Thursday, October 11, 2012

VeganMoFo Day 11 - Grandpa's Soup

Another winner from the Fuhrman forums. This one was posted by member "casinera" back in 2010. My husband loves lima beans and loves soup and put the 2 of them together (and make sure the fan is on and bedroom window is open) and he's in beany heaven. To add to the odiferousness of it all, I bought him a loaf of garlic/onion Italian bread to dunk.

Grandpa's soup

Chop and simmer in water:
2 onions
2 heads of garlic
Add:
1- 2 cans tomato paste
2 cans tomatoes (no-salt)
the spices (basil, oregano, thyme, rosemary, bay leaf and black pepper)
Then add:
1 whole thinly sliced cabbage
2 bags Fordhook lima beans (no-salt!)
1 bag frozen corn (no salt!)
a pile of fresh green beans, trimmed and cut to bite-size pieces
At the end, add, then turn burner off:
diced carrots (about 3)
~ ~ ~
I used the same amount of onions, a small bag of garlic cloves, 12-ounce can of tomato paste (no salt added), a box of Pomi chopped tomatoes, and about 2 cups of frozen green beans instead of the fresh.

The onions, garlic, cabbage and carrots I shredded in the food processor. It was much easier than standing for an hour chopping all those veggies into tiny bits.

I added everything but the spices into the pot at once. I used my 8-quart Fagor pressure cooker pot with the glass lid (NOT the pressure cooker top), because in this small apartment everything has to do double duty and I have absolutely no room for a big soup pot. All those veggies filled this pot almost of the top. I added around 2 cups of water and set it off to start cooking. The recipe didn't say to add any water except at the beginning to sauté the onions & garlic so I winged it. It's possible the 2 cups weren't needed at all and the juice from the tomatoes and what was released from the cooked veggies was all that was needed, but I doubt it. In the end there was very little soup and a heck of a lot of cooked vegetables.

After about 30 minutes everything was nice and tender, including the chunks of carrots and cabbage stems that didn't get shredded. It was at this point I added the spices and stirred it all up, put the lid back on, and let it cool enough to eat. While waiting I sliced up the bread.

My husband took one look at the pot and asked if I was planning on feeding an army, because this made a LOT of food! The veggies all softened as they cooked but the level in the pot didn't really go down all that much. In the end, we each had 2 bowls and I put away way more than what we had eaten, so this is going to make another full dinner and a lunch or 2, even for big eaters like us. We use bowls that hold about 4 cups for dinner, not those tiny soup/salad bowls that we use when eating soup for lunch or as a side dish. 

And he didn't touch the bread, either. The whole sliced loaf is going into the freezer for another time.

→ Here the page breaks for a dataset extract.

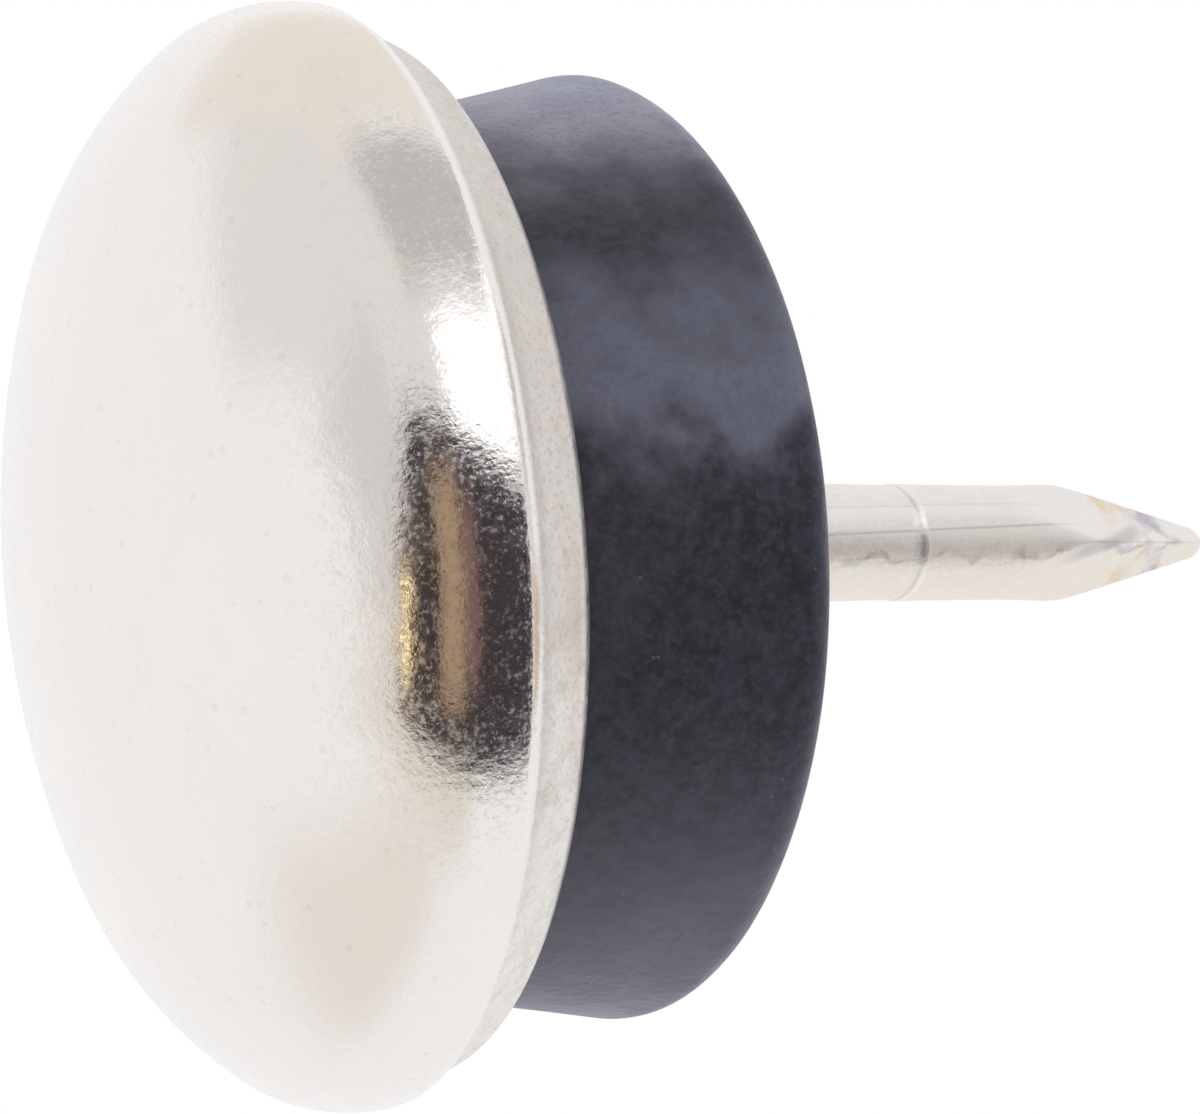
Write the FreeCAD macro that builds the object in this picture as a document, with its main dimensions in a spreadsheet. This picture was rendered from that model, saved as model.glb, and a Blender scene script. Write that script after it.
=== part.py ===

It tasted great, with no one flavor dominating the dish. Will I make this again? Possibly, but I'm going to cut the amounts of everything in half. While some people love making one big pot of something to eat multiple days during the week, we don't. Once a week is plenty for any one dish. Even cut in half there would probably be enough for a few lunches, that's how much this made.